The RMA vastly intrudes on Property Rights - such that you may have a paper title to a property, but if a bureaucrat can tell you, you must obey all of their regulations and restrictions, then it is quite moot that it is indeed your property (and not theirs). Property Rights are a cornerstone of a market economy (sometimes called Capitalism). For a National government to introduce this attack was surely against their stated principles, and thus should have been repealed at the 1st chance it got. Tinkering with an atrocity does not reduce the ugliness.
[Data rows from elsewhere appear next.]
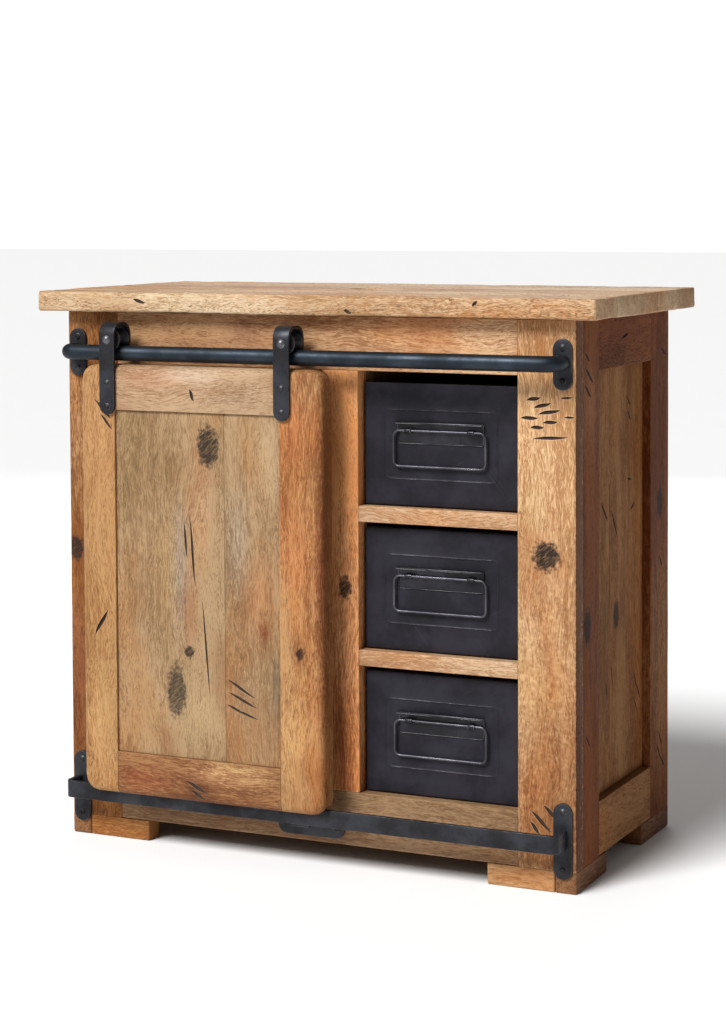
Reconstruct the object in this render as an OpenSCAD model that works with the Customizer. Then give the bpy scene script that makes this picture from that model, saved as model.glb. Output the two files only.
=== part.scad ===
// Bathroom vanity cabinet: solid wood carcass, one sliding barn door, three steel drawers.
// X runs right, Y runs back, Z runs up, in millimetres.
// The origin is on the floor, under the centre of the whole cabinet's box.

/* [Carcass] */
// Width of the carcass under the top
body_w = 640; // [520:1:900]
// Depth of the carcass, front face to back face
body_d = 320; // [260:1:450]
// Height of the carcass, floor to the underside of the top
body_h = 625; // [500:1:800]

/* [Top] */
// Thickness of the top
top_t = 25; // [18:1:40]
// Overhang of the top at each side
top_side_over = 30; // [5:1:60]
// Overhang of the top at the front
top_front_over = 20; // [5:1:40]
// Overhang of the top at the back
top_back_over = 10; // [0:1:40]
// Diameter of the waste hole under the basin
waste_hole_d = 46; // [32:1:60]

/* [Front frame] */
// Thickness of the front frame
front_t = 22; // [15:1:30]
// Width of the left and right stiles
stile_w = 68; // [45:1:90]
// Width of the middle stile
mid_stile_w = 45; // [30:1:60]
// Height of the top rail
rail_top_h = 61; // [45:1:80]
// Height of the bottom rail
rail_bottom_h = 62; // [45:1:80]
// Height of each rail between the drawers
drawer_rail_h = 18; // [14:1:25]

/* [Sides and back] */
// Thickness of the side frames
side_t = 25; // [18:1:32]
// Width of the front post as it shows behind the front frame
post_front_w = 52; // [35:1:70]
// Width of the back post
post_back_w = 68; // [45:1:90]
// Height of the top rail of a side
side_rail_top_h = 59; // [45:1:80]
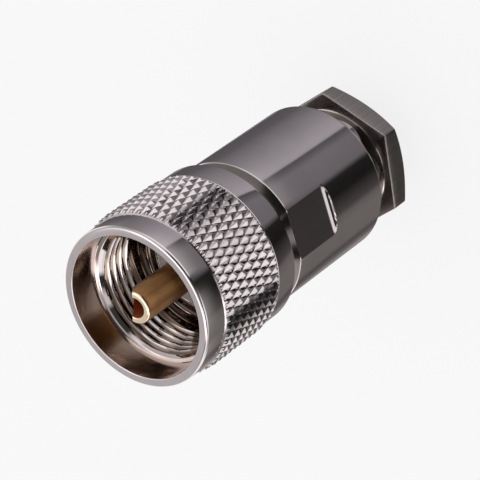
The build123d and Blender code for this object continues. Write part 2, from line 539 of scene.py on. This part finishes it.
def make_notch_cutter():
    """A block whose near face is the slanting cut at the pin's tip."""
    bpy.ops.mesh.primitive_cube_add(size=1)
    cutter = bpy.context.object
    reach = 4 * pin_radius * MM
    sized = Matrix.Diagonal((reach, reach, reach, 1)) @ Matrix.Translation((0.5, 0, 0))
    lean = Matrix.Rotation(math.radians(-notch_lean), 4, "Y")
    out = Matrix.Translation(Vector((notch_offset, 0, rim)) * MM)
    turn = Matrix.Rotation(math.radians(notch_direction), 4, "Z")
    cutter.data.transform(sized)
    cutter.data.transform(turn @ out @ lean)
    return cutter


def make_centre_pin():
    """The hollow pin, its tip cut aslant on one side."""
    outline = rounded([
        (pin_bore_radius, pin_low.z, pin_cup_bore_round),
        (pin_cup_radius, pin_low.z, pin_cup_round),
        (pin_cup_radius, disc_high.z + pin_room, 0),
        (pin_collar_radius, disc_high.z + pin_room, 0),
        (pin_collar_radius, bush_low.z - pin_room, 0),
        (pin_foot_radius, bush_low.z - pin_room, 0),
        (pin_foot_radius, pin_foot_front, pin_foot_round),
        (pin_radius, pin_foot_front, 0),
        (pin_radius, rim, pin_tip_round),
        (pin_bore_radius, rim, pin_bore_round),
    ], pin_round_steps)
    pin = ring_mesh("pin_shell", plain(outline), even_angles(pin_columns), pin_place)
    cutter = make_notch_cutter()
    cut = pin.modifiers.new("notch", "BOOLEAN")
    cut.object = cutter
    cut.operation = "DIFFERENCE"
    cut.solver = "EXACT"
    graph = bpy.context.evaluated_depsgraph_get()
    notched = bpy.data.meshes.new_from_object(pin.evaluated_get(graph))
    pin.modifiers.clear()
    pin.data = notched
    bpy.data.objects.remove(cutter)
    shade(notched, sharp_angle)
    return pin


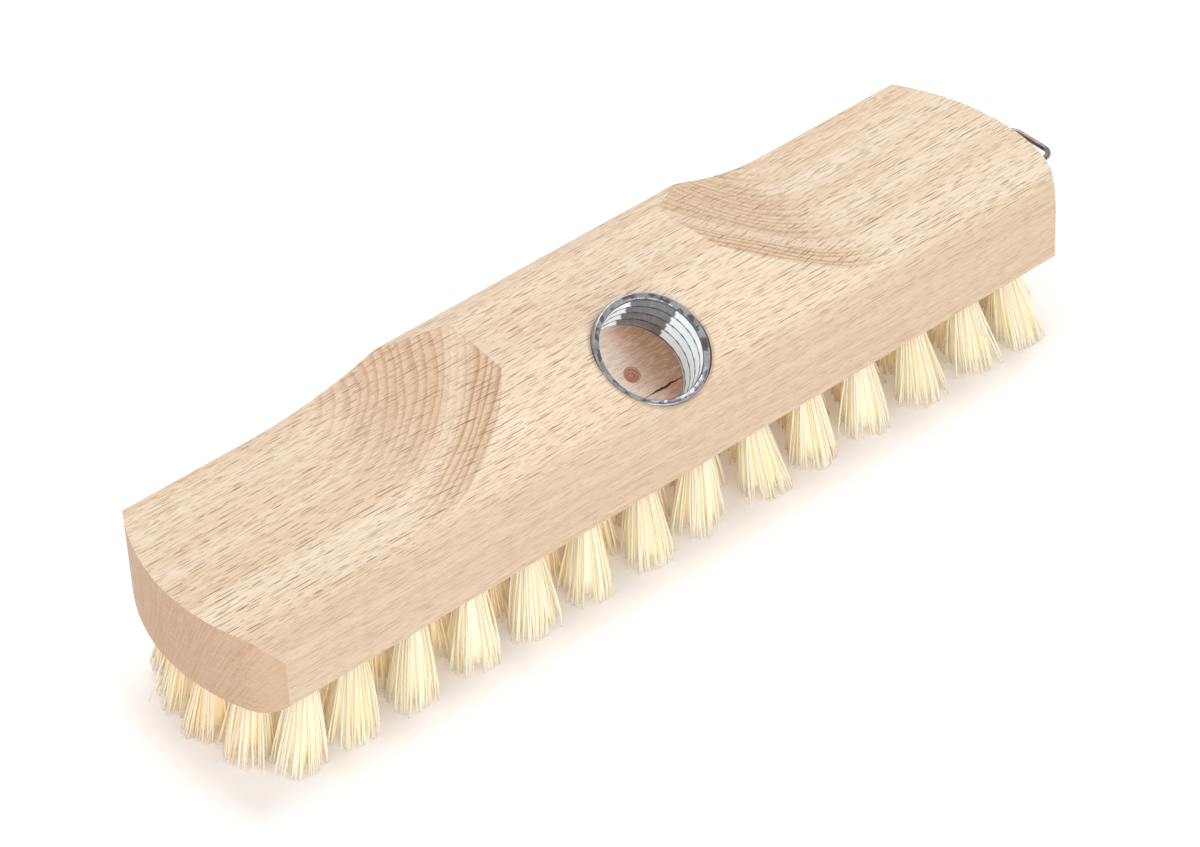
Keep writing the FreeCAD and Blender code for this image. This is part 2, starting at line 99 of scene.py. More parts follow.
class Graph:
    """Short hand for building a node tree. A value is a number, or the output of another node."""

    def __init__(self, owner):
        owner.use_nodes = True
        self.nodes = owner.node_tree.nodes
        self.links = owner.node_tree.links

    def add(self, kind, inputs=None, **settings):
        node = self.nodes.new(kind)
        for name, value in settings.items():
            setattr(node, name, value)
        for key, value in (inputs or {}).items():
            self.feed(node.inputs[key], value)
        return node

    def feed(self, socket, value):
        if isinstance(value, bpy.types.NodeSocket):
            self.links.new(value, socket)
        else:
            socket.default_value = value

    def math(self, operation, first, second=0.0):
        return self.add("ShaderNodeMath", {0: first, 1: second}, operation=operation).outputs[0]

    def fold(self, operation, values):
        """One operation over several values, from the left."""
        result, *rest = values
        for value in rest:
            result = self.math(operation, result, value)
        return result

    def times(self, *values):
        return self.fold("MULTIPLY", values)

    def plus(self, *values):
        return self.fold("ADD", values)

    def squared(self, value):
        return self.math("POWER", value, 2.0)

    def hypotenuse(self, first, second):
        return self.math("SQRT", self.plus(self.squared(first), self.squared(second)))

    def vector(self, operation, first, second=(0.0, 0.0, 0.0)):
        return self.add("ShaderNodeVectorMath", {0: first, 1: second}, operation=operation).outputs

    def split(self, vector):
        return self.add("ShaderNodeSeparateXYZ", {0: vector}).outputs

    def join(self, *parts):
        return self.add("ShaderNodeCombineXYZ", dict(enumerate(parts))).outputs[0]

    def ramp(self, value, low, high, to_low=0.0, to_high=1.0):
        """Smooth step of a value from one range into another."""
        ends = {"From Min": low, "From Max": high, "To Min": to_low, "To Max": to_high}
        node = self.add(
            "ShaderNodeMapRange", {"Value": value, **ends}, interpolation_type="SMOOTHSTEP"
        )
        return node.outputs["Result"]

    def mix(self, share, first, second):
        node = self.add("ShaderNodeMix", data_type="RGBA", blend_type="MIX")
        for index, value in ((0, share), (6, first), (7, second)):
            self.feed(node.inputs[index], value)
        return node.outputs[2]

    def coats(self, colour, *coats):
        """Lay coats over a colour, each with its share and its tone on screen."""
        for share, tone in coats:
            colour = self.mix(share, colour, srgb(*tone))
        return colour

    def noise(self, vector, detail=2.0, roughness=0.5):
        inputs = {"Vector": vector, "Scale": 1.0, "Detail": detail, "Roughness": roughness}
        return self.add("ShaderNodeTexNoise", inputs).outputs["Fac"]

    def background_rays(self):
        """1 for the rays that show the background: the camera's, and those off gloss or glass."""
        rays = self.add("ShaderNodeLightPath").outputs
        kinds = ("Is Camera Ray", "Is Glossy Ray", "Is Transmission Ray")
        return self.fold("MAXIMUM", [rays[kind] for kind in kinds])


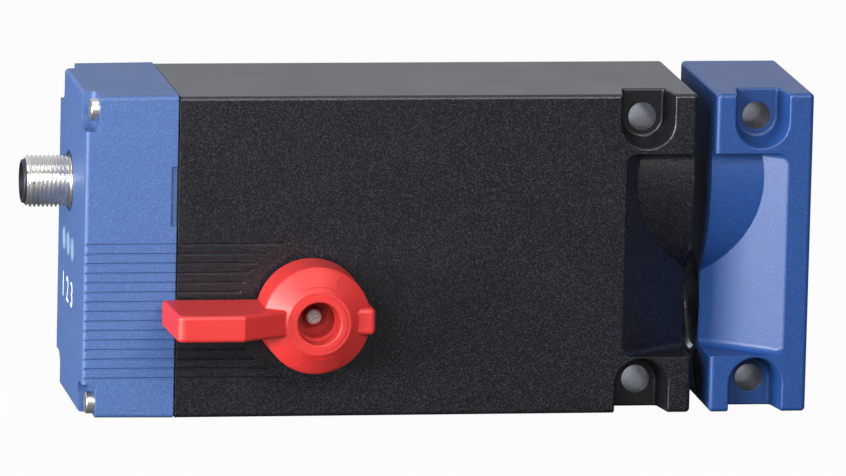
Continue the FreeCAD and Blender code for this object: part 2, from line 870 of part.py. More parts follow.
def solenoid_bobbin():
    x0 = solenoid_start + solenoid_plate + seat_gap
    x1 = solenoid_end - solenoid_plate - seat_gap
    half = solenoid_width / 2 - solenoid_plate - seat_gap
    r = plunger_r + plunger_gap
    body = rod_x(r + bobbin_wall, x0, x1, bolt_y, bolt_z)
    for x in (x0, x1 - bobbin_cheek):
        cheek = box(x, x + bobbin_cheek, bolt_y - half, bolt_y + half, bolt_z - half, bolt_z + half)
        body = body.fuse(cheek)
    return body.cut(rod_x(r, x0 - 1, x1 + 1, bolt_y, bolt_z))


def solenoid_coil():
    x0 = solenoid_start + solenoid_plate + bobbin_cheek + 3 * seat_gap
    x1 = solenoid_end - solenoid_plate - bobbin_cheek - 3 * seat_gap
    outer = rod_x(coil_r, x0, x1, bolt_y, bolt_z)
    return outer.cut(rod_x(plunger_r + plunger_gap + bobbin_wall + seat_gap, x0 - 1, x1 + 1, bolt_y, bolt_z))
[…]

{Historically the drafter was ACT MP Ken Shirley when he was a Labour MP}

The 2nd point is about maori being guardians of nature. Jared Diamond's Guns Germs and Steel listed about 28 birds that maori had exterminated ~ the various moa are the most well known; plus the Haast eagle, the biggest ever flighted bird. They also indulged in slash and burn techniques. Recently a Nga Puhi elder was charged for having dead protected native pigeons. I don't think many maori have a good enough track record to be given such powers.